Both men were signed up as part of what elections experts are calling the most massive voter-registration efforts ever in the United States. More than 200 organizations, some pro-Republican, some pro-Democratic, others nonpartisan, such as the League of Women Voters, have been scrambling to sign up new voters.

On Thursday, the Committee for the Study of the American Electorate released figures that give an indication of how effective these registration drives have been. Based on data from 30 states, committee director Curtis B. Gans says he expects the registration rate among the voting-age population this year to top 1980's rate by more than 3 percent. The Census Bureau puts 1980's registration rate at 70.4 percent of the voting-age population. Overall, Mr. Gans forecasts that 127.5 million people will have registered for this election. Based on a similar study of 49 states in 1980, an estimated 115 million people were registered that year.

The 30 states in this year's survey include such key battlegrounds as California, Illinois, Michigan, Florida, North Carolina, and Texas. Fourteen of the 30 states surveyed report registration by party. Of those, Republicans posted net gains over 1980 in 10 states, including Florida and California. Democrats posted net gains in four, including North Carolina.

Of the states surveyed, Tennessee posted the largest increase in registration rates, from 64.7 percent in 1980 to 74.2 percent this year. At 90.2 percent, Michigan reported the highest registration rate.

Elections experts and those active in some of the registration drives say that the unprecedented push to sign up new voters has spotlighted several issues: 1. Voter turnout.

Registration is important, says Raymond E. Wolfinger, a political scientist at the University of California at Berkeley. He estimates that about 87 percent of those registered vote. Gans puts the turnout rate among registered voters closer to 75 percent.

Either way, it's the high correlation between registration and voting that leads some to suggest that current registration efforts may help reverse a 24 -year decline in voter turnout for presidential elections.

To be sure, there are other factors at work in determining voter turnout. The decline in voter participation since 1960 - when using the total voting-age population as the benchmark - is linked to ''declining confidence (among the voting-age public) in their ballot making a difference,'' Gans suggests. Vietnam , urban renewal and blight, pollution, and economic stresses left many voters with their ''faith shaken'' in the old system with nothing to take its place.

Another reason for a decline was the lowering of the voting age to 18, says Professor Wolfinger. Younger voters have had a low voter-participation rate, he says. But as the nation's population ages, voter turnout is likely to increase, he adds.

If there is a higher voter turnout Tuesday, among whites and blacks, and others, it may be because 1984 is ''an aberrational year because of the degree of polarization Ronald Reagan has produced,'' says Gans. Voter participation is not likely to go on up and up, he adds.

Does it matter how many people vote?

The majority of Americans evidently believe voting is important: More than half of them vote in presidential elections.

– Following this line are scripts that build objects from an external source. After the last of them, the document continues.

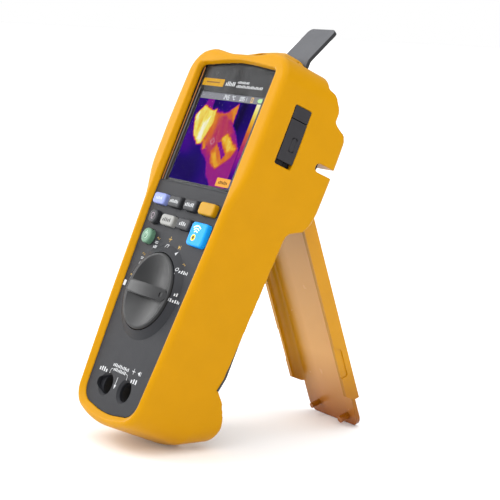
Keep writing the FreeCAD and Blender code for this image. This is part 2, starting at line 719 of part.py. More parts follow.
def hanging_strap():
    """A flat strap that rises behind the hump and then leans back, on a round eye for its pin."""
    y, z = STRAP_PIVOT
    lean = math.radians(STRAP_LEAN)
    front = y - 1.1
    back = front + STRAP_T
    tip_y = front + STRAP_LENGTH * math.sin(lean)
    tip_z = STRAP_KNEE + STRAP_LENGTH * math.cos(lean)
    web = side_prism(
        [(front, z, 0), (back, z, 0), (back, STRAP_KNEE - STRAP_T * math.tan(lean / 2), 2.5),
         (tip_y + STRAP_T * math.cos(lean), tip_z - STRAP_T * math.sin(lean), 0), (tip_y, tip_z, 0),
         (front, STRAP_KNEE, 4.5)],
        -STRAP_HALF, STRAP_HALF)
    tip_edges = [e for e in web.Edges
                 if abs(e.Vertexes[0].Point.x - e.Vertexes[-1].Point.x) < 1e-6
                 and min(v.Point.z for v in e.Vertexes) > tip_z - STRAP_T]
    web = web.makeFillet(3.0, tip_edges)
    eye = cross_rod(y, z, 2.2, STRAP_HALF)
    return web.fuse(eye).cut(cross_rod(y, z, 0.95, 20))


def strap_pin():
    y, z = STRAP_PIVOT
    return cross_rod(y, z, 0.9, 15.4)


def all_nodes():
    makers = [
        holster, front_case, rear_case, case_gasket, case_screws, display_window, display_mask,
        display_gasket, display_module, main_board, keypad_membrane, rotary_contact_plate,
        detent_spring, jack_insulators, jack_contacts, battery_pack, battery_contacts, battery_door,
        battery_door_screws, camera_board, camera_barrel, camera_lens, camera_bezel, wireless_board,
        buzzer, usb_socket, usb_cover_anchor, stand_hinge_pin, strap_pin, usb_cover, hanging_strap,
        switch_knob, knob_shaft, switch_rotor,
    ]
    nodes = {maker.__name__: maker() for maker in makers}
    nodes["kickstand"] = kickstand(floor_height(nodes["holster"]))
    for name, x, z, width, height, radius in BUTTONS:
        nodes[name] = button(x, z, width, height, radius)
    return nodes


def settle(nodes):
    """Opens the stand, leans every piece back and returns the shift onto the floor."""
    nodes["kickstand"].rotate(V(0, HINGE_Y, HINGE_Z), V(1, 0, 0), STAND_OPEN)
    for shape in nodes.values():
        shape.rotate(V(0, 0, 0), V(1, 0, 0), -LEAN)
    bounds = Part.makeCompound(list(nodes.values())).optimalBoundingBox(False, False)
    shift = V(0, -(bounds.YMin + bounds.YMax) / 2, -bounds.ZMin)
    for shape in nodes.values():
        shape.translate(shift)
    print("size", bounds.XLength, bounds.YLength, bounds.ZLength)
    return shift


def main():
    os.makedirs("parts", exist_ok=True)
    nodes = all_nodes()
    shift = settle(nodes)
    print("shift", shift)
    for name, shape in nodes.items():
        solids = len(shape.Solids)
        print(name, "solids", solids, "valid", shape.isValid(), "volume", round(shape.Volume))
        shape.exportStep("parts/" + name + ".step")


main()
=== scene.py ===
import json
import math

import bmesh
import bpy
import numpy as np
from mathutils import Matrix, Vector


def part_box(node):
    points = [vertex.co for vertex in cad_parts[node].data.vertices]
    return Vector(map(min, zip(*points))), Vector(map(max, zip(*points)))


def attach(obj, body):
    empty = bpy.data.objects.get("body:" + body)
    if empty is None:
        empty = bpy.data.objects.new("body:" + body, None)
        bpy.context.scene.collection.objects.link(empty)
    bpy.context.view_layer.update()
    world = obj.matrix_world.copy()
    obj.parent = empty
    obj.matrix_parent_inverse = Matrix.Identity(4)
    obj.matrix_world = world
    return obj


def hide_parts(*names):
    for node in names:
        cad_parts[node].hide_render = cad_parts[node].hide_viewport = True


# Looks of a handheld thermal multimeter in its yellow holster, leaning back on its kickstand.
# Sizes are millimetres in the meter's own upright frame: x to the right, y from the front rim to the
# back, z up along the meter. METER turns them into the row frame.

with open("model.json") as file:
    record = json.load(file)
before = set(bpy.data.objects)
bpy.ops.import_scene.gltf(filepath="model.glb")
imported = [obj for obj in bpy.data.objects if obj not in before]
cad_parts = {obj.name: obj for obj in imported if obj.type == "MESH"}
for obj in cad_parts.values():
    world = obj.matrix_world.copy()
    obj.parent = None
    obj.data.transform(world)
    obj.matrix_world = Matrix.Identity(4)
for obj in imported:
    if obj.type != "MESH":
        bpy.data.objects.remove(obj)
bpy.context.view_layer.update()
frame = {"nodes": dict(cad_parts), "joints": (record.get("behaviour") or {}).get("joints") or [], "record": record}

MM = 0.001
NODES = frame["nodes"]
JOINTS = {joint["name"]: joint for joint in frame["joints"]}
RECORD = frame["record"]

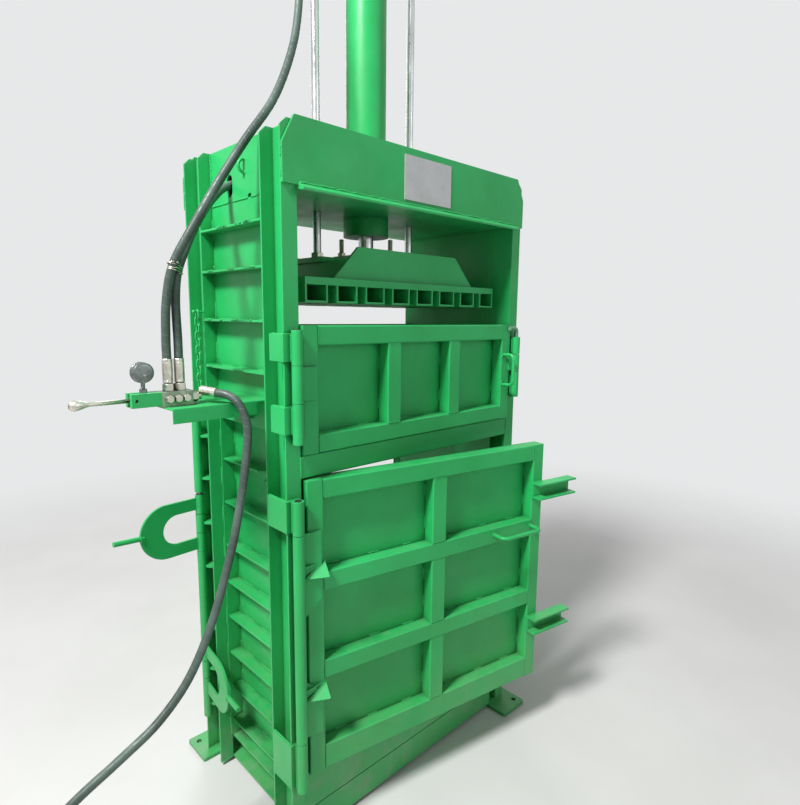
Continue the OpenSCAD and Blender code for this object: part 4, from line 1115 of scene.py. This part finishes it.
def hose_tie():
    """Three windings of wire round both hoses, and their twisted ends."""
    a, b = Vector((-699.2, -92.6, 1643)), Vector((-681.2, -78.4, 1641))
    reach = HOSE / 2 + 1.1
    along = (b - a).normalized()
    across = Vector((-along.y, along.x, 0)).normalized()

    def hull(share):
        """A point round both hoses, share 0 to 1."""
        span, half = (b - a).length, math.pi * reach
        d = (share % 1.0) * (2 * span + 2 * half)
        for near, far, sign in ((a, b, 1), (b, a, -1)):
            if d < span:
                return near + along * (d * sign) + across * (reach * sign)
            d -= span
            if d < half:
                t = math.pi / 2 - d / reach
                return far + (along * math.cos(t) + across * math.sin(t)) * (reach * sign)
            d -= half
        return a + across * reach

    parts = Parts()
    for start, low, high, turns in ((0.12, -15, 13, 2.0), (0.62, -13, 15, -2.0), (0.30, -3, 1, 1.02)):
        points = []
        for i in range(97):
            t = i / 96
            points.append(hull(start + turns * t) + Vector((0, 0, low + (high - low) * t)))
        parts.add(tube_mesh(points, [TIE_WIRE] * len(points), 8))
    # The twisted ends
    end = hull(0.62) + Vector((0, 0, 12))
    away = Vector((-0.55, -0.75, 0.1))
    for phase in (0, math.pi):
        points = []
        for i in range(25):
            t = i / 24
            swirl = phase + t * 4 * math.pi
            side = across * math.cos(swirl) + Vector(UP) * math.sin(swirl)
            points.append(end + away * (16 * t) + side * 1.3)
        parts.add(tube_mesh(points, [TIE_ENDS] * len(points), 8))
    parts.piece("hose_tie", slot="zinc_steel")


hose_tie()


# Light, floor and background

def area_lamp(name, place, aim, size, power):
    """A white disc of light that faces its aim."""
    data = bpy.data.lights.new(name, "AREA")
    data.shape = "DISK"
    data.size = size
    data.energy = power
    lamp = add_object(name, data)
    lamp.location = place
    lamp.rotation_mode = "QUATERNION"
    lamp.rotation_quaternion = (Vector(aim) - Vector(place)).to_track_quat("-Z", "Y")


area_lamp("key", (-3.8, -0.85, 5.5), (-0.3, 0, 1.2), 1.2, 530)
area_lamp("front_fill", (1.6, -5.2, 3.0), (0, 0, 1.0), 3.4, 36)
area_lamp("rear_fill", (2.8, 4.2, 4.0), (0, 0, 1.2), 3.0, 110)

FLOOR_LIGHT = rgb(0.62, 0.617, 0.605)
FLOOR_DARK = rgb(0.58, 0.577, 0.565)
BACKGROUND = rgb(0.80, 0.81, 0.815)
# Strength of the world's light on the object; what is seen of it has a strength of 1
AMBIENT = 0.30
# The floor runs into the background between these distances from the middle
FLOOR_FADE = (1.9, 4.6)
FLOOR_HALF, FLOOR_LEVEL = 14.0, -0.001


def make_floor():
    """Pale floor that runs into the background away from the machine."""
    f = Finish("floor", 0.6)
    f.set("Base Color", f.mix(f.band(f.noise(1.6, 4.0), 0.3, 0.7), FLOOR_DARK, FLOOR_LIGHT))
    distance = f.node("ShaderNodeVectorMath", {0: f.place}, operation="LENGTH").outputs["Value"]
    seen = f.node("ShaderNodeLightPath").outputs["Is Camera Ray"]
    share = f.times(f.band(distance, *FLOOR_FADE), seen)
    glow = f.node("ShaderNodeEmission", {"Color": BACKGROUND, "Strength": 1.0})
    both = f.node("ShaderNodeMixShader", {0: share, 1: f.shader.outputs[0], 2: glow.outputs[0]})
    f.tree.links.new(both.outputs[0], f.tree.nodes["Material Output"].inputs["Surface"])
    mesh = bpy.data.meshes.new("floor")
    signs = ((-1, -1), (1, -1), (1, 1), (-1, 1))
    mesh.from_pydata([(x * FLOOR_HALF, y * FLOOR_HALF, FLOOR_LEVEL) for x, y in signs], [], [(0, 1, 2, 3)])
    mesh.materials.append(f.material)
    add_object("floor", mesh)


def make_world():
    """Pale background for the eye and reflections, a lower level for the light it casts."""
    world = bpy.data.worlds.new("studio")
    bpy.context.scene.world = world
    world.use_nodes = True
    world.node_tree.nodes.clear()
    made = Nodes(world.node_tree)
    rays = made.node("ShaderNodeLightPath").outputs
    seen = made.maths("MAXIMUM", rays["Is Camera Ray"], rays["Is Glossy Ray"])
    seen = made.maths("MAXIMUM", seen, rays["Is Transmission Ray"])
    cast, full = (made.node("ShaderNodeBackground", {"Color": BACKGROUND, "Strength": strength}).outputs[0]
                  for strength in (AMBIENT, 1.0))
    both = made.node("ShaderNodeMixShader", {0: seen, 1: cast, 2: full}).outputs[0]
    made.node("ShaderNodeOutputWorld", {"Surface": both})


make_floor()
make_world()
bpy.context.scene.view_settings.view_transform = "Standard"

But Richard Scammon, director of the Elections Research Center, says of the level of voter turnout: ''I don't know whether it matters or not. We've done pretty well.''

''People should clearly have the right not to vote,'' says Gans. But, he says , the smaller the percentage of voters, the greater the influence of those who do vote. And those ''really interested'' in voting often include people dedicated to a particular cause, he says.

A study co-written by Dr. Wolfinger found that even if everyone of voting age voted, there would be little difference in outcomes ''because voters are almost a representative sample of all adult citizens in terms of political attitudes.'' 2. Sharing the credit.

If the turnout exceeds the 52.6 percent of the voting-age population that cast a ballot in 1980, who gets the credit? How many people who signed up in registration drives would have signed up on their own and voted?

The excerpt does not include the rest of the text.